The family health norms and standards are being reinforced with the operational level protocols. Implementation of IMCI and EOC will be enhanced by the community level interventions planned through the community based service providers and the use of radio and traditional media to motivate attitude and behavior change.
PROSAF is innovating through an integrated curriculum for family health services that includes emphasis on interpersonal communication, use of data, and offering holistic / integrated care for clients. New training methods are encouraged with the newly created resource in the departmental training team. The improved supervision system will put an emphasis on a coaching attitude and use of data, bringing coherence to service delivery and health personnel’s understanding of their contribution to their health zone and its population’s health status.

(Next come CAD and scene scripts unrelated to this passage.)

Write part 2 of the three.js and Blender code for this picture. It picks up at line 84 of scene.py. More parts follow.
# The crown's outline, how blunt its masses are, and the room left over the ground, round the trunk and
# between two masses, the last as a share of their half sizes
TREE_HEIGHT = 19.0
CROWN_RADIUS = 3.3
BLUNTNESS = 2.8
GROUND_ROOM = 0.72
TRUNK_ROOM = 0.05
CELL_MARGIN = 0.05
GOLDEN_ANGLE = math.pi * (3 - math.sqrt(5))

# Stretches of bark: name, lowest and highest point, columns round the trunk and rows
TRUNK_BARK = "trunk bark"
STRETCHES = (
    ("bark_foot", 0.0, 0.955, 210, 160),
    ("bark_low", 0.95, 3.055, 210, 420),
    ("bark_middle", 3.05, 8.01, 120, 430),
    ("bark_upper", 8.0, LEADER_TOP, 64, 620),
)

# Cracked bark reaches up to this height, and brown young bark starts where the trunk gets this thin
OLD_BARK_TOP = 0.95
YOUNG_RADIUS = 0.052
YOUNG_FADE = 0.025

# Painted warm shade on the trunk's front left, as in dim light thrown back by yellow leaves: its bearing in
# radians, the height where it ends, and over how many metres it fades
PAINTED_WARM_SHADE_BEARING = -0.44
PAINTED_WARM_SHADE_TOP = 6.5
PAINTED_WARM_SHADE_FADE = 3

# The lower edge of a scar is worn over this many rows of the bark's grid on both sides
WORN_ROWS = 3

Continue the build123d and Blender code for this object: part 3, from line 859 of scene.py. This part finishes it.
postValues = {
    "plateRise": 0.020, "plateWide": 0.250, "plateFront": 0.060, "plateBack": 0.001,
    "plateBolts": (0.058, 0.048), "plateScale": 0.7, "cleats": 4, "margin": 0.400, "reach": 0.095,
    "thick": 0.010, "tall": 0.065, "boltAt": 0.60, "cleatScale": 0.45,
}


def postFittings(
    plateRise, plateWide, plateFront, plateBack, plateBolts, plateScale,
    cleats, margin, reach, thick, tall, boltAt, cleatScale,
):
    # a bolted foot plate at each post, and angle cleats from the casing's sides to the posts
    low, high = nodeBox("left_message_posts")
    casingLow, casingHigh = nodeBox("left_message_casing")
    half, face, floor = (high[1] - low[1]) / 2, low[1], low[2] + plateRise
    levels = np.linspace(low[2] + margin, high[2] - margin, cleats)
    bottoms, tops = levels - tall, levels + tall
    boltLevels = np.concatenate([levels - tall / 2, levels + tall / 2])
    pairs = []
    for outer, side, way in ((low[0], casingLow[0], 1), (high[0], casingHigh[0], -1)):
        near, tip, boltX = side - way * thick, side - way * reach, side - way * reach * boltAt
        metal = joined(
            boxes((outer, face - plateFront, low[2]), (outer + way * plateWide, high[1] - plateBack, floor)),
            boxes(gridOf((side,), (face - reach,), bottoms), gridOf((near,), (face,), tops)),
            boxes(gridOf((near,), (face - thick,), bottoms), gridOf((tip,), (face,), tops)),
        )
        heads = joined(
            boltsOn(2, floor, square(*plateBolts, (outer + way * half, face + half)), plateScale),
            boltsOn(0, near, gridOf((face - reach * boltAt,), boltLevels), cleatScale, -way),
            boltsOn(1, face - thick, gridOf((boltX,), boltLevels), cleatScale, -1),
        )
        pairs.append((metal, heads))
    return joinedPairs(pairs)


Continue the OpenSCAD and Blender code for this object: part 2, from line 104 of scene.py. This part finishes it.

The revolutionized and fledgling family health products logistics and distribution system will need support from the RHS to become truly operational, but the actors at the periphery are very aware of their role in making it work by making correct and regular orders
The success of this multi-pronged bottom-up approach of PROSAF relies on the communities and health workers deciding how these goals will be achieved. Thus PROSAF works at the community level to build the capacity of both the health workers and other community resources to develop successful integrated and sustainable health activities.